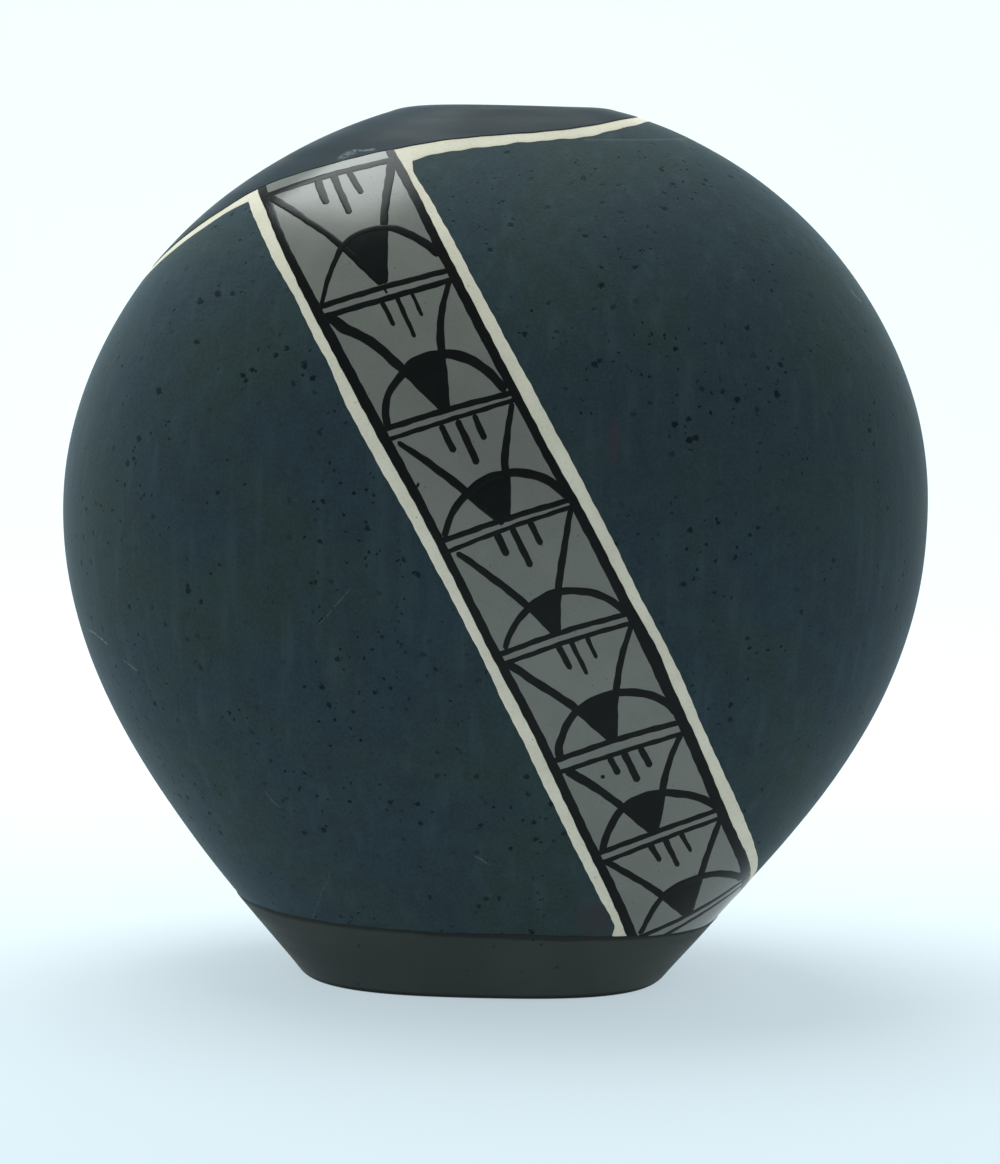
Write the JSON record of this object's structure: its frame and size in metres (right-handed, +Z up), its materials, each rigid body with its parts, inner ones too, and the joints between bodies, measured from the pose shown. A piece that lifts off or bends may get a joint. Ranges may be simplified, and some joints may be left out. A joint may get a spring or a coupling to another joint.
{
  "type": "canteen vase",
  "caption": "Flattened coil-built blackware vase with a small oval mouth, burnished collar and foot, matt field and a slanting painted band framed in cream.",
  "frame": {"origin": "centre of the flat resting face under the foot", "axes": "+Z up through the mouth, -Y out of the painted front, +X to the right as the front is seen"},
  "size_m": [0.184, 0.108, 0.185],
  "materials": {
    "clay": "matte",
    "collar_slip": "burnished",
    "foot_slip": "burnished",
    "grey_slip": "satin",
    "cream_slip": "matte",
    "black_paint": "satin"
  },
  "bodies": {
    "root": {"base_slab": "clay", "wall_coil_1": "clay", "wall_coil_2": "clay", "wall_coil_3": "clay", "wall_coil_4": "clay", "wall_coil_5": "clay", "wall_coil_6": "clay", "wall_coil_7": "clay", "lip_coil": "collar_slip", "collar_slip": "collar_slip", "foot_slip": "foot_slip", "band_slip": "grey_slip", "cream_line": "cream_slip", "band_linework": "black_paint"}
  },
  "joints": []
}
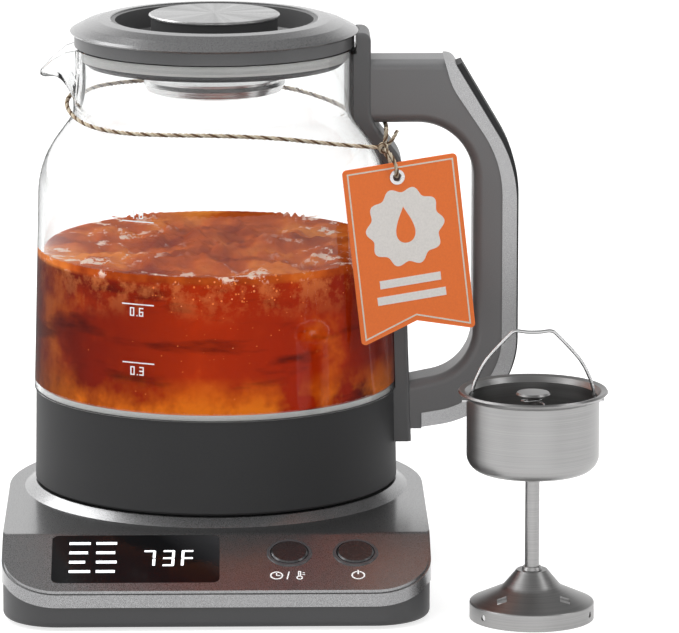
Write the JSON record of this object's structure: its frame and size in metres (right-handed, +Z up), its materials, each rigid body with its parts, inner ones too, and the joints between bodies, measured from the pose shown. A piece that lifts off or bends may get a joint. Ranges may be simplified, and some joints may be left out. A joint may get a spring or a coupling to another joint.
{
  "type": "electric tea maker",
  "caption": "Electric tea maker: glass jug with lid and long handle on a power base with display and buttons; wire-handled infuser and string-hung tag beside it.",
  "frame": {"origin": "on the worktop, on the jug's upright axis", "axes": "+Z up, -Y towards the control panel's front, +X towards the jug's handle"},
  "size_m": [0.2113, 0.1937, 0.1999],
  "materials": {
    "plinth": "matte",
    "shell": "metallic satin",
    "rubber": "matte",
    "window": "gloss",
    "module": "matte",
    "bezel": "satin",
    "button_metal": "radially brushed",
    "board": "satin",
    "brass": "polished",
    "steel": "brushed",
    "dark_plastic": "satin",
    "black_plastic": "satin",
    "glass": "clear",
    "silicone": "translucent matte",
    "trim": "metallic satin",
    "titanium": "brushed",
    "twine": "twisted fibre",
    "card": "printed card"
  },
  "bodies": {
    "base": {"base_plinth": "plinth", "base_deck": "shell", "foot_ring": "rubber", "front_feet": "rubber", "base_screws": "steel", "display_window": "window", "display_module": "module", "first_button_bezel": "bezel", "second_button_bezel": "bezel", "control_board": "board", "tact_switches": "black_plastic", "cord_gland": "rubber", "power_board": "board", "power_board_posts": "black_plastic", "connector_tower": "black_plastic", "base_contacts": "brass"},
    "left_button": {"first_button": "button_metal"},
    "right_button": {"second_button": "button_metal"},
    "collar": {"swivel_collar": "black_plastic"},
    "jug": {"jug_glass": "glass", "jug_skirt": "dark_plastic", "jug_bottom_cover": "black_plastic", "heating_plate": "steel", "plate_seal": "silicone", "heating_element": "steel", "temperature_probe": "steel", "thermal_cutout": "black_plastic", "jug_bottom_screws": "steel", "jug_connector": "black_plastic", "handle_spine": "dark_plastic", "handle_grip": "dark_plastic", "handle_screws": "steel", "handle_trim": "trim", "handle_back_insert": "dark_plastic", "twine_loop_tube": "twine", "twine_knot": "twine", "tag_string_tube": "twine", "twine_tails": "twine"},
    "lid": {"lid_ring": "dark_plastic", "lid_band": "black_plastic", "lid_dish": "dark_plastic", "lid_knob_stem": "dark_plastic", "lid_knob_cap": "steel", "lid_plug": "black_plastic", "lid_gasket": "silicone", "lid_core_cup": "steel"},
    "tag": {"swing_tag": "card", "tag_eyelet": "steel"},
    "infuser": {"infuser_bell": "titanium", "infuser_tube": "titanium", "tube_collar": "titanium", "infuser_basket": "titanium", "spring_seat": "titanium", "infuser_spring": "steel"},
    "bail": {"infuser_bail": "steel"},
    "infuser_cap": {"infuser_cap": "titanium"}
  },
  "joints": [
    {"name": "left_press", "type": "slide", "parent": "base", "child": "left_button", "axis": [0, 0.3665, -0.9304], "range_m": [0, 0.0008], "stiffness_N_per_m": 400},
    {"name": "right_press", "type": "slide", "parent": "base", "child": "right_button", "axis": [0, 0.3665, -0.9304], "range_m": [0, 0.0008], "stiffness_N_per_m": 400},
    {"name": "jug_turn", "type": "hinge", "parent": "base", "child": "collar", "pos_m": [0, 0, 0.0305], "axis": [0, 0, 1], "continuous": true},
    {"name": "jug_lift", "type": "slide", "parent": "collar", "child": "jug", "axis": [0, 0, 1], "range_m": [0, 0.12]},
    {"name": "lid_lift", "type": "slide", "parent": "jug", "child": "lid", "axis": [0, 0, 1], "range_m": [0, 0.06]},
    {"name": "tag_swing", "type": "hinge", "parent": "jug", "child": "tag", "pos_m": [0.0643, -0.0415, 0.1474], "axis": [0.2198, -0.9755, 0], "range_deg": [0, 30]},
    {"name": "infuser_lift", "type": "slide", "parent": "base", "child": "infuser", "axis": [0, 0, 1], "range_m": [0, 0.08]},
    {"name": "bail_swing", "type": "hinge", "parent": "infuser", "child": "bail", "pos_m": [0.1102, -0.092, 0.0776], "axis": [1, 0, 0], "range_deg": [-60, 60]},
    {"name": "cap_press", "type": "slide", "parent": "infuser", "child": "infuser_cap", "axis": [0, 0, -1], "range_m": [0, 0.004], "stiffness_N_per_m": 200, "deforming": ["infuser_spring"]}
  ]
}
--
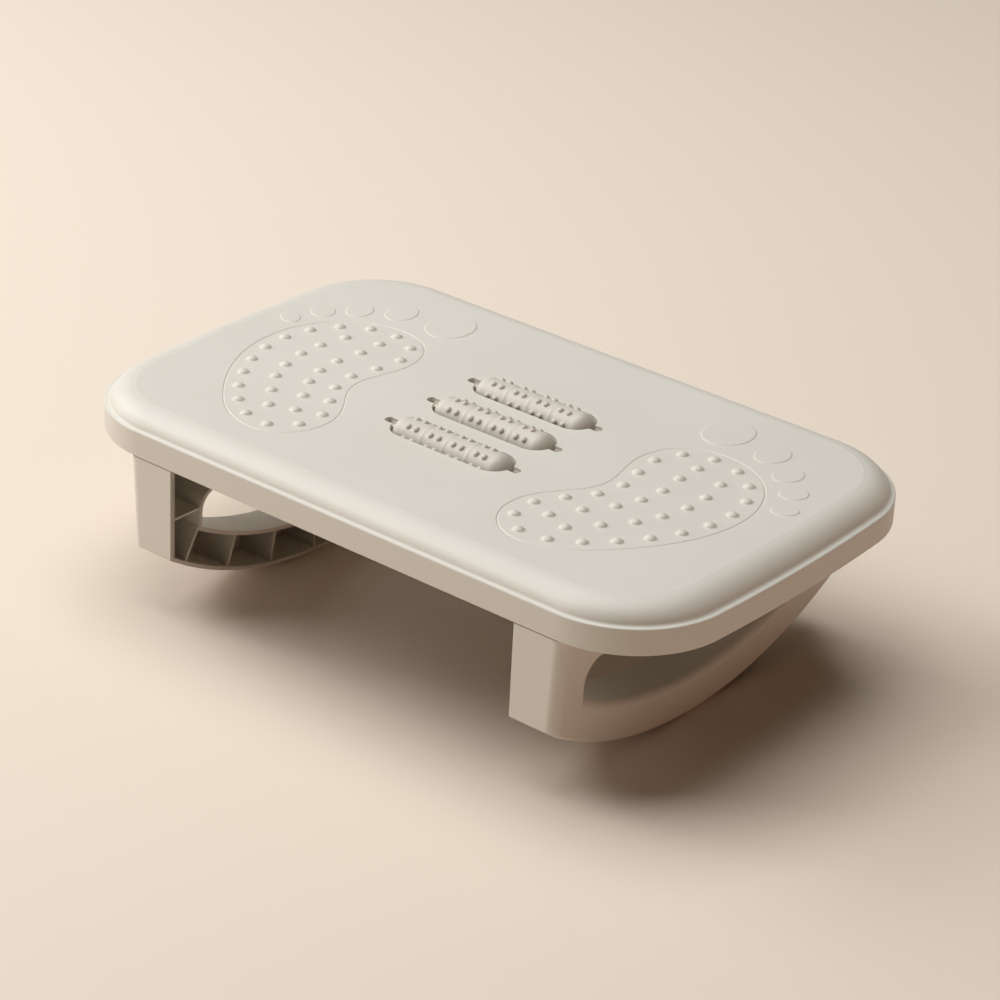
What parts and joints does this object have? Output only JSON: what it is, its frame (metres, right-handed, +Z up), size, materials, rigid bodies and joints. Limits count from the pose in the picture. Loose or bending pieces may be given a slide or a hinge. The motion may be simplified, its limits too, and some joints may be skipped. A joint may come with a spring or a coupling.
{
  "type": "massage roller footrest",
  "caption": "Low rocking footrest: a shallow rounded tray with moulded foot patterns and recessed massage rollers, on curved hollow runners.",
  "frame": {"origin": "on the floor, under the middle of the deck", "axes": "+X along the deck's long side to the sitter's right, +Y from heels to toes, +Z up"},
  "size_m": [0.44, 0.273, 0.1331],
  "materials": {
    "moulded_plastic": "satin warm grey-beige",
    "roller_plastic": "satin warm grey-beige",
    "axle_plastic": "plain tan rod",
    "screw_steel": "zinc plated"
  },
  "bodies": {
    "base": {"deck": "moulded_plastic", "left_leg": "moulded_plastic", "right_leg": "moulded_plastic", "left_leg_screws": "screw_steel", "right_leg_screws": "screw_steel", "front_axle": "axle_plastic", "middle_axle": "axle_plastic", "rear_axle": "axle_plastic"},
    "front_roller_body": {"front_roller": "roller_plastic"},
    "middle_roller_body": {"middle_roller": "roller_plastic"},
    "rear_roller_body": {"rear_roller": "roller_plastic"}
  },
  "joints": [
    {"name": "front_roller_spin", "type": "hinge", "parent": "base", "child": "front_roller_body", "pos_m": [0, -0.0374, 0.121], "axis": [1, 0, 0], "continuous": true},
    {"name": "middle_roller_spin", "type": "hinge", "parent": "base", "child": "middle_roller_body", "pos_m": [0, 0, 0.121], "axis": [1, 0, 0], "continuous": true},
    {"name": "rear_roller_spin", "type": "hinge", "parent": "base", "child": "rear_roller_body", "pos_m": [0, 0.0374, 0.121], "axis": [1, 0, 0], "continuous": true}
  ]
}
...
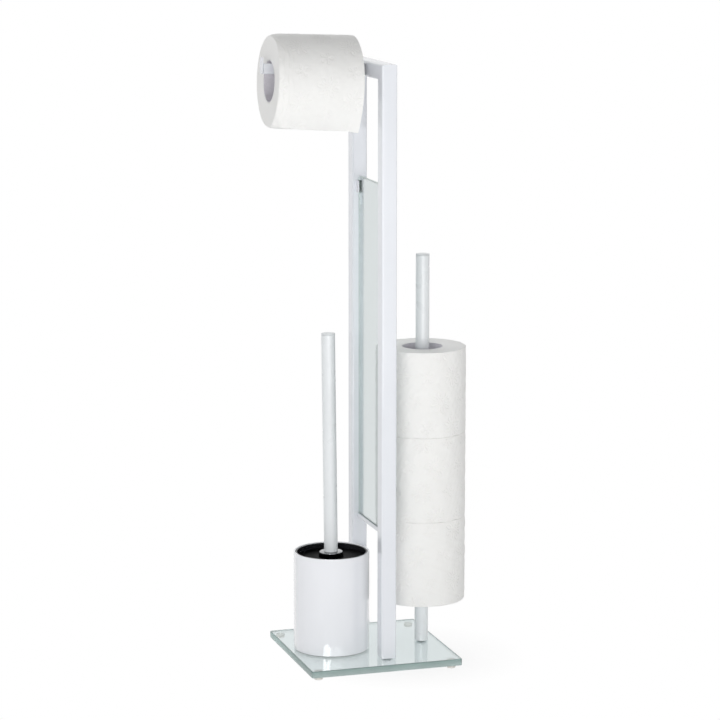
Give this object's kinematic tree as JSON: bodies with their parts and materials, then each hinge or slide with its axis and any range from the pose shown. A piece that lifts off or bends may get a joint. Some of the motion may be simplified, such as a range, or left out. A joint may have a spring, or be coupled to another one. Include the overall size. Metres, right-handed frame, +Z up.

(WORK TO DO):
Pick out each line in the material containing "parts".

(REPLY):
Write the JSON record of this object's structure: its frame and size in metres (right-handed, +Z up), its materials, each rigid body with its parts, inner ones too, and the joints between bodies, measured from the pose shown. A piece that lifts off or bends may get a joint. Ranges may be simplified, and some joints may be left out. A joint may get a spring or a coupling to another joint.
Write the JSON record of this object's structure: its frame and size in metres (right-handed, +Z up), its materials, each rigid body with its parts, inner ones too, and the joints between bodies, measured from the pose shown. A piece that lifts off or bends may get a joint. Ranges may be simplified, and some joints may be left out. A joint may get a spring or a coupling to another joint.
What parts and joints does this object have? Output only JSON: what it is, its frame (metres, right-handed, +Z up), size, materials, rigid bodies and joints. Limits count from the pose in the picture. Loose or bending pieces may be given a slide or a hinge. The motion may be simplified, its limits too, and some joints may be skipped. A joint may come with a spring or a coupling.
Give this object's kinematic tree as JSON: bodies with their parts and materials, then each hinge or slide with its axis and any range from the pose shown. A piece that lifts off or bends may get a joint. Some of the motion may be simplified, such as a range, or left out. A joint may have a spring, or be coupled to another one. Include the overall size. Metres, right-handed frame, +Z up.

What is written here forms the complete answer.